Like many amateur artists, Elizabeth Gladstone’s pictures are usually simply views of street and buildings but occasionally she includes a curious detail as in this one.
York House, also in Kensington Church Street in the 1890s, featuring a sinister hooded figure, or is it simply a harmless monk? There were many religious establishments in Kensington in that period.
Finally, another Greaves for the road, signed by Henry, the less prolific of the two brothers, although they both often added to each other’s picture.
Chelsea riverside east of the Old Church, before the Embankment. Not an unfamiliar view for regular readers but we can always have one more.
This post is a bit of a trailer for others I might do this autumn about artists I haven’t covered in any detail so far so pardon me if it looks like a bit of a filler between Chelsea stories. I do need time between those.

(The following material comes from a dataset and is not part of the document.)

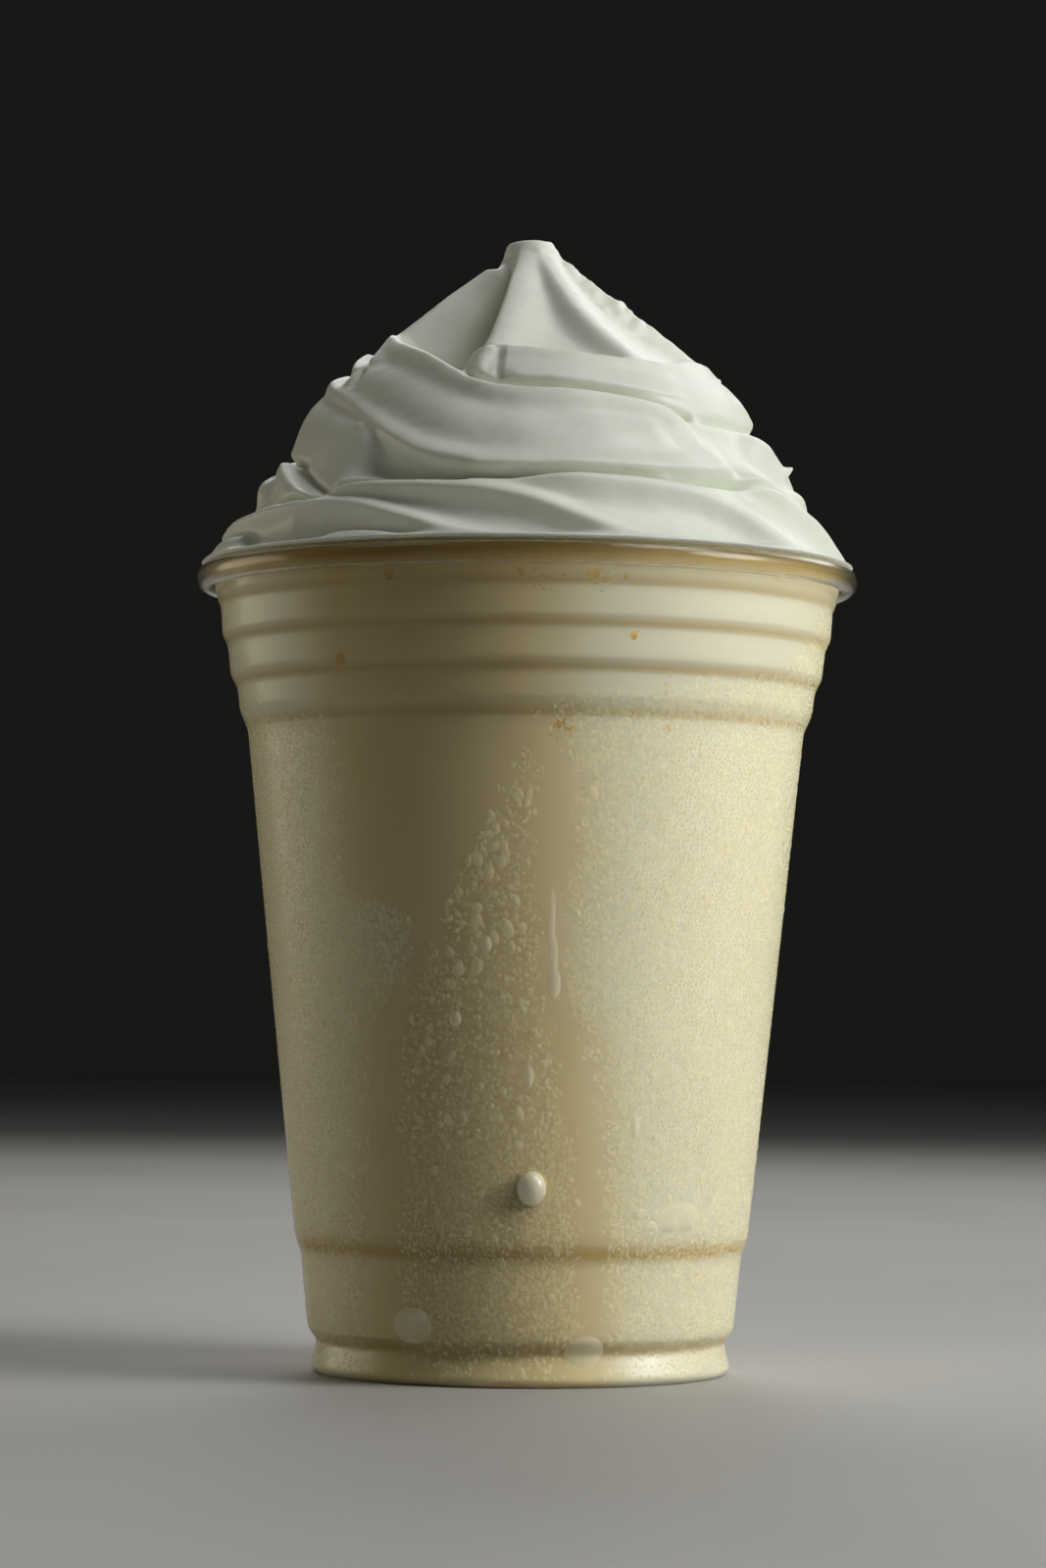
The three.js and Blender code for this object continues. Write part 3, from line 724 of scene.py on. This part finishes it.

I feel that I tempted fate last week by noting the death of another musician from the golden age of popular music. I was saddened to read that even as I was writing last week’s post, another bass guitar player from one of the great bands of the 1970s had died. The name Holger Czukay may not be as familiar as Walter Becker, but for me he was an even greater name. He played bass and other instruments and electronics for the German avant garde rockers Can. I saw Can play live in several London venues – the Lyceum, the Roundhouse, Hammersmith Palais, the Theatre Royal Drury Lane – all of which are no longer used as music venues . They practiced “spontaneous composition” rather than merely improvisation and seldom played the same material without some massive variations, according to the weather, their mood, or the audience’s mood (I once saw them suddenly turn on an audience whose attention was wavering and shock them into submission). Czukay also made a number of remarkable solo albums. He was one of the first to use samples in his recordings. I’d better stop with that before I get maudlin. Can’s drummer Jaki Lieberzeit also died this year, leaving only their two vocalists and founder member Irmin Schmidt.